Another group of over 150 former national security officials––who served under various administrations––sent a letter to GSA on Thursday, saying the delay in the transition is a “serious risk to national security,” Politico reported.
A current agency official even sent a letter to Murphy. “As of yesterday, the pandemic has killed more than 238,000 Americans and is accelerating its rampage across America,” wrote Federal Election Commission Commissioner Ellen Weintraub, a Democrat, on Tuesday. “The basis of your delay is not clear,” she added, and the “delay is damaging the ability of President-elect Biden to fully address the pandemic head-on when he takes office.”
The watchdog group Accountable.US compiled a report about the partisan backgrounds of Murphy and three other top officials at GSA, which it believes calls into question their ability to fairly ascertain a winner. Kyle Herrig, Accountable.US president, told Government Executive on Tuesday that, “Every day the partisan operatives running the Trump GSA dangle critical resources over President-elect Biden’s transition team is a day our national security and public health is dangerously undermined during a global pandemic.”
More Democratic lawmakers are joining the call on GSA to take action, as well as some Republicans, including Sens. Marco Rubio, R-Fla., and Mitt Romney, R-Utah, as Politico reported. “I don’t think allowing GSA to move forward on some of the transition work in any way prejudices any of the legal claims the president intends to bring,” said Rubio, acting chairman of the Senate Intelligence Committee, on Monday.
Sen. James Lankford, R-Okla., a member of the Senate Homeland Security and Governmental Affairs Committee, told KRMG Radio on Wednesday that he would get involved if Biden doesn’t start getting the presidential daily briefings by Friday. Lankford said it “looks like he is” going to be the next president and “there is no loss from him getting the briefings and to be able to do that.” Meanwhile, on Wednesday night Lankford tweeted that Trump is entitled to ask for recounts and “it is important for the 71 million Americans that voted for President Trump that at the end of all this their questions are answered.”
Then on Thursday, Sens.

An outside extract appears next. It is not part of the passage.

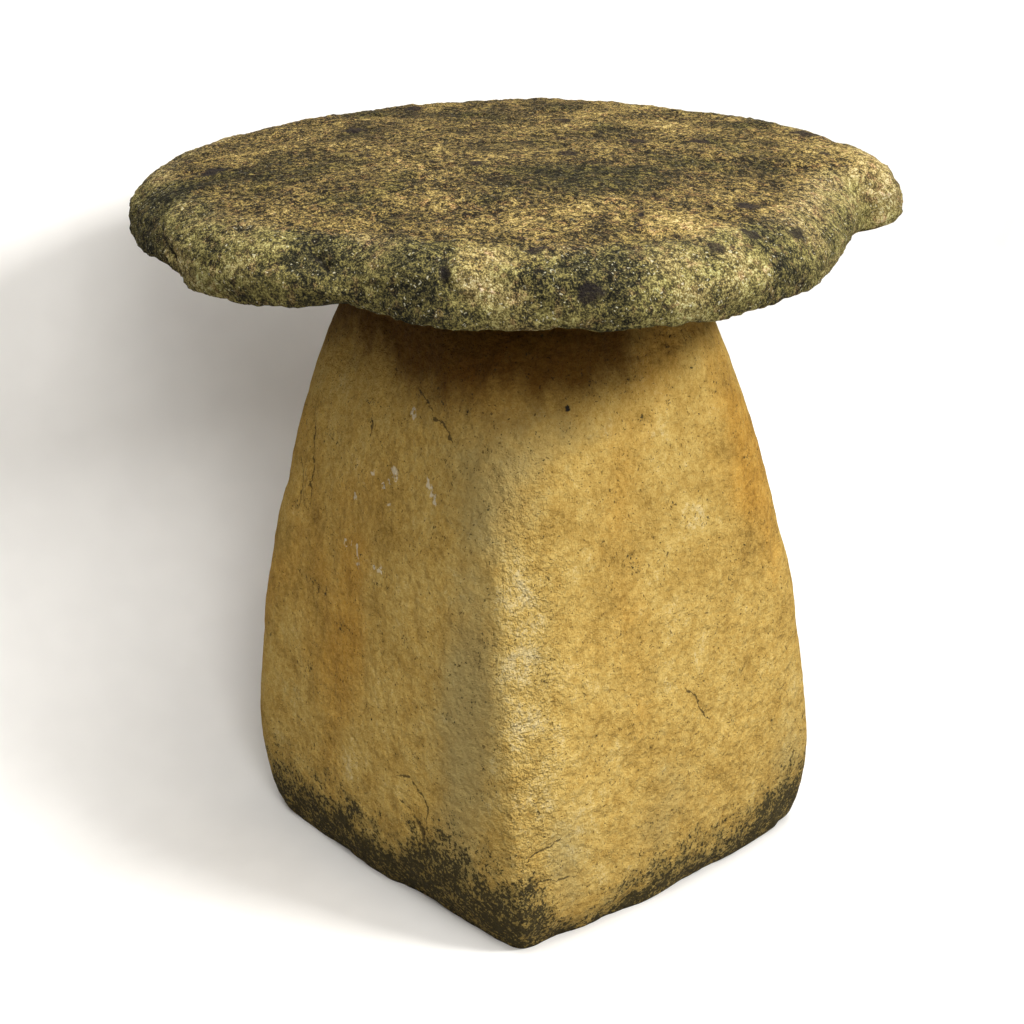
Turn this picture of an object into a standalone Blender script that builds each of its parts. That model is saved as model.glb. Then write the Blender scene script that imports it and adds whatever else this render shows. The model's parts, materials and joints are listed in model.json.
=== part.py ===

John Thune, R-S.D., and John Cornyn, R-Texas, members of the Senate Select Committee on Intelligence, said they believe Biden should start receiving intelligence briefings, CBS News reported.
On Thursday, when asked on Fox News if Biden will get access to the presidential daily brief, Kayleigh McEnany, White House press secretary, said, “That would be a question more for the White House.”
Syracuse University Professor Robert Murrett, who is a former career intelligence officer in the Navy, told Government Executive on Thursday he “would be more concerned” if the president-elect was someone other than Biden since he “is so familiar with the national security arena” from his tenure as vice president and chairman of the Senate Foreign Relations Committee and it’s “also very helpful” that Harris is on the Senate Select Committee on Intelligence.
However, Murrett said he is very concerned about the “exodus” of top officials at the Pentagon this week along with “the number of non-Senate confirmed acting officials we have across government” during this notably vulnerable time period.
The deadlines for states to certify their election results vary before the Electoral College meets December 14; the inauguration takes place on January 20. With the ongoing lawsuits, which have been unsuccessful so far, it is unclear when Trump will concede and if that will impact when GSA ascertains a winner.